## [Exercise instructions]
Write each line out exactly, leaving none out.

## [Dataset extract]
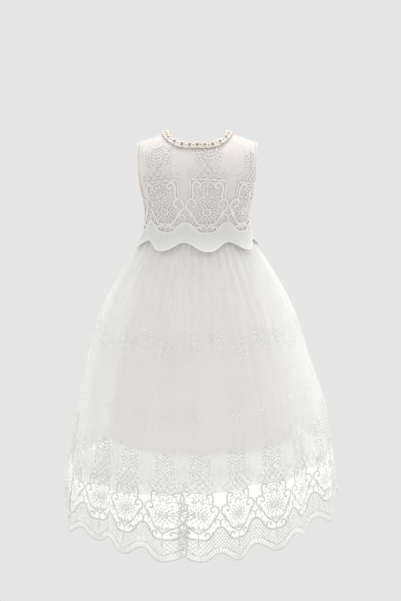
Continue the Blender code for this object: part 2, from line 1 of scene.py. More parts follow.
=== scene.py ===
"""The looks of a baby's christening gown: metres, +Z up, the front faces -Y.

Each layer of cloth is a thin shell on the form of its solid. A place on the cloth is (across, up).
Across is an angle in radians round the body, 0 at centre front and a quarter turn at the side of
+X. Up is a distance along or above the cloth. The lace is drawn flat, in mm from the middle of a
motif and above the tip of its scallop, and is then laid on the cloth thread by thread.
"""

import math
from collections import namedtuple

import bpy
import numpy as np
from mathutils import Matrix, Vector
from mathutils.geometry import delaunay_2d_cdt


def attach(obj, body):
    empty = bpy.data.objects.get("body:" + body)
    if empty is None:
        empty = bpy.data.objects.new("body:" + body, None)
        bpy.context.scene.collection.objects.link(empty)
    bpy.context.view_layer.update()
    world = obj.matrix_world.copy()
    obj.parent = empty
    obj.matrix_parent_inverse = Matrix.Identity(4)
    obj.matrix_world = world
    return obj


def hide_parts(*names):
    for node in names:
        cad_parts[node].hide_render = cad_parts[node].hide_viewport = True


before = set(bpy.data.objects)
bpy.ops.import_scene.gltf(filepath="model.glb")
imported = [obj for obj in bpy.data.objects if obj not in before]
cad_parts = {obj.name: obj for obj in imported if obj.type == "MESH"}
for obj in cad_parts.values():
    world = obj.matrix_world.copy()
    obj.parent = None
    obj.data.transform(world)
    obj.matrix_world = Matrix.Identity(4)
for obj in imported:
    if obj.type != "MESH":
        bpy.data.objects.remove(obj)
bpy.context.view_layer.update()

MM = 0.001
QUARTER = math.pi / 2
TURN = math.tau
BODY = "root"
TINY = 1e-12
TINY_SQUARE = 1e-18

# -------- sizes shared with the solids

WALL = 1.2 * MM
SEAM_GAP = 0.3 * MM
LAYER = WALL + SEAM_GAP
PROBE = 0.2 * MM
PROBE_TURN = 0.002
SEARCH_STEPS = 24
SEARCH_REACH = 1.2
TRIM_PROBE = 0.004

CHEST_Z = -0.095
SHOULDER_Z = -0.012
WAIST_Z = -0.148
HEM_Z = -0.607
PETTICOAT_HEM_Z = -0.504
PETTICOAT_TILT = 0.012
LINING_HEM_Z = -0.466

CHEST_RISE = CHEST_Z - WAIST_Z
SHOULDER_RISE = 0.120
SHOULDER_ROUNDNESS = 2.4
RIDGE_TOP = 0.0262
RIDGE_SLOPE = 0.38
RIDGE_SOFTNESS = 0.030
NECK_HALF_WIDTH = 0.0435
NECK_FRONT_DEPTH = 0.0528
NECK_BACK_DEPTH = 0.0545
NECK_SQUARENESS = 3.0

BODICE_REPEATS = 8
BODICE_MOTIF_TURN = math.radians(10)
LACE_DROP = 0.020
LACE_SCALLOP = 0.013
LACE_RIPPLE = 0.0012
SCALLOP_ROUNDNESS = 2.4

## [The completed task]
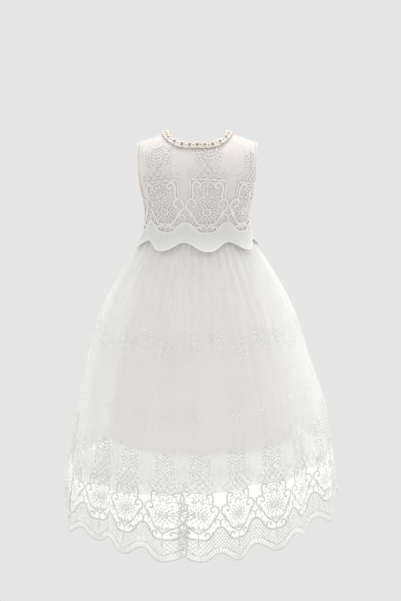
Continue the Blender code for this object: part 2, from line 1 of scene.py. More parts follow.
=== scene.py ===
"""The looks of a baby's christening gown: metres, +Z up, the front faces -Y.

Each layer of cloth is a thin shell on the form of its solid. A place on the cloth is (across, up).
Across is an angle in radians round the body, 0 at centre front and a quarter turn at the side of
+X. Up is a distance along or above the cloth. The lace is drawn flat, in mm from the middle of a
motif and above the tip of its scallop, and is then laid on the cloth thread by thread.
"""

import math
from collections import namedtuple

import bpy
import numpy as np
from mathutils import Matrix, Vector
from mathutils.geometry import delaunay_2d_cdt


def attach(obj, body):
    empty = bpy.data.objects.get("body:" + body)
    if empty is None:
        empty = bpy.data.objects.new("body:" + body, None)
        bpy.context.scene.collection.objects.link(empty)
    bpy.context.view_layer.update()
    world = obj.matrix_world.copy()
    obj.parent = empty
    obj.matrix_parent_inverse = Matrix.Identity(4)
    obj.matrix_world = world
    return obj


def hide_parts(*names):
    for node in names:
        cad_parts[node].hide_render = cad_parts[node].hide_viewport = True


before = set(bpy.data.objects)
bpy.ops.import_scene.gltf(filepath="model.glb")
imported = [obj for obj in bpy.data.objects if obj not in before]
cad_parts = {obj.name: obj for obj in imported if obj.type == "MESH"}
for obj in cad_parts.values():
    world = obj.matrix_world.copy()
    obj.parent = None
    obj.data.transform(world)
    obj.matrix_world = Matrix.Identity(4)
for obj in imported:
    if obj.type != "MESH":
        bpy.data.objects.remove(obj)
bpy.context.view_layer.update()

MM = 0.001
QUARTER = math.pi / 2
TURN = math.tau
BODY = "root"
TINY = 1e-12
TINY_SQUARE = 1e-18

# -------- sizes shared with the solids

WALL = 1.2 * MM
SEAM_GAP = 0.3 * MM
LAYER = WALL + SEAM_GAP
PROBE = 0.2 * MM
PROBE_TURN = 0.002
SEARCH_STEPS = 24
SEARCH_REACH = 1.2
TRIM_PROBE = 0.004

CHEST_Z = -0.095
SHOULDER_Z = -0.012
WAIST_Z = -0.148
HEM_Z = -0.607
PETTICOAT_HEM_Z = -0.504
PETTICOAT_TILT = 0.012
LINING_HEM_Z = -0.466

CHEST_RISE = CHEST_Z - WAIST_Z
SHOULDER_RISE = 0.120
SHOULDER_ROUNDNESS = 2.4
RIDGE_TOP = 0.0262
RIDGE_SLOPE = 0.38
RIDGE_SOFTNESS = 0.030
NECK_HALF_WIDTH = 0.0435
NECK_FRONT_DEPTH = 0.0528
NECK_BACK_DEPTH = 0.0545
NECK_SQUARENESS = 3.0

BODICE_REPEATS = 8
BODICE_MOTIF_TURN = math.radians(10)
LACE_DROP = 0.020
LACE_SCALLOP = 0.013
LACE_RIPPLE = 0.0012
SCALLOP_ROUNDNESS = 2.4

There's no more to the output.